CONCENTRATION: What is concentration? People often say that they can’t concentrate or that they will never be able to learn to concentrate better. Quite often it is our way of life that takes away our former ability in this area. Small children are well skilled in concentration. Have you ever seen a youngster so absorbed in playing a game or in reading or in just daydreaming, or visualizing, that he doesn’t hear when his parents call? He is punished for this and soon learns that he shouldn’t concentrate as hard on what he is doing, but that he should gear some of his attention to listening for his parent’s (or teacher’s) call.
Concentration can be defined as focusing attention on one thing and to one thing only. When you do an exercise which provides an opportunity for you to do this, it is basically an exercise in concentration. How can you learn to concentrate better? Visualizing will help. Visualizing forces attention to one thing only. If you try to see specific pictures as you read, it will help you to concentrate. Not looking back will also help you to concentrate. When you do not allow yourself to look back, you force yourself to concentrate in order to get the meaning the first time. Making sure of your purpose in a third way to force concentration. When you read for a particular purpose, you will concentrate on what you read because, as you read, you ask yourself, “Does this satisfy my purpose?”
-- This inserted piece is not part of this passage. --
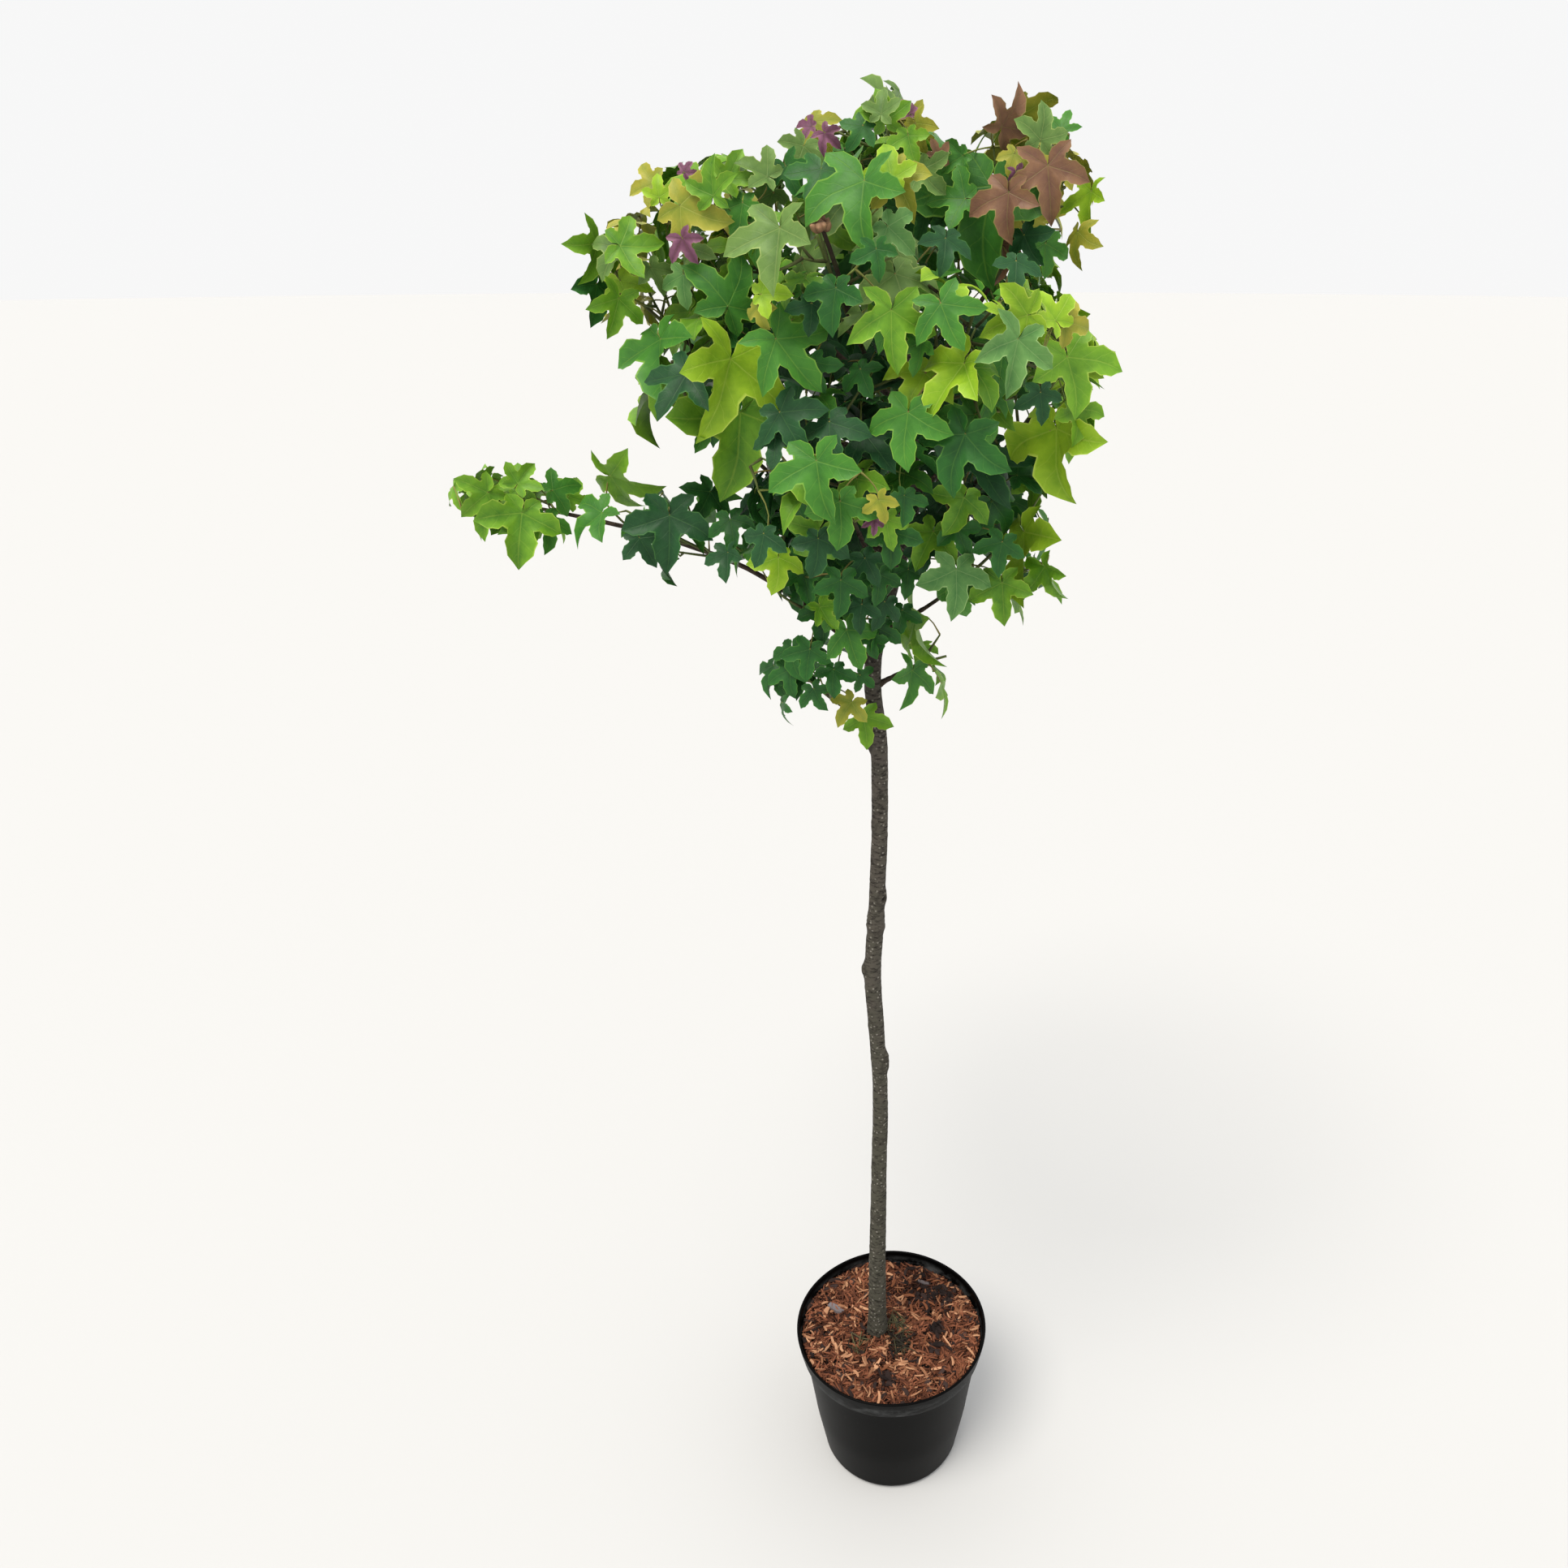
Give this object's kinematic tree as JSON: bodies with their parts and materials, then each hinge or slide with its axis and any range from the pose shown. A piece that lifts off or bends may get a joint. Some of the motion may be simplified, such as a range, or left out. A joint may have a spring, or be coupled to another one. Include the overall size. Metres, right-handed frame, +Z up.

REPETITION: When you have difficulty remembering textbook information, you should repeat the procedures for associating, visualizing, and concentration. The first step in remembering a list, for example, is to categorize it (association) and visualize it (thus forcing concentration). Do this once and then repeat the same task frequently. The repetition will help burn the information into your memory.
Now, how do you apply association, visualization, concentration, and repetition to remembering information in textbook chapters?
1. Try to understand the general outline of the chapter. Understanding how the chapter is put together provides a skeleton to which you can associate specific information.
2. Visualize as you read. Try to see pictures.
3. Concentrate as you read. Try to read information one time and then without looking back tell yourself what was said.
4. Repeat where necessary to burn details into your memory.
Remembering what you read
Purpose –Have a specific purpose when you read. This will help you to:
1. ASSOCIATE: Relate ideas to each other.
2. VISUALIZE: Try to see pictures in your mind as you read.
3. CONCENTRATE: Have a specific purpose, associating, and visualizing will help you to do this.
4. REPEAT: Keep telling yourself important points and associate details to these points.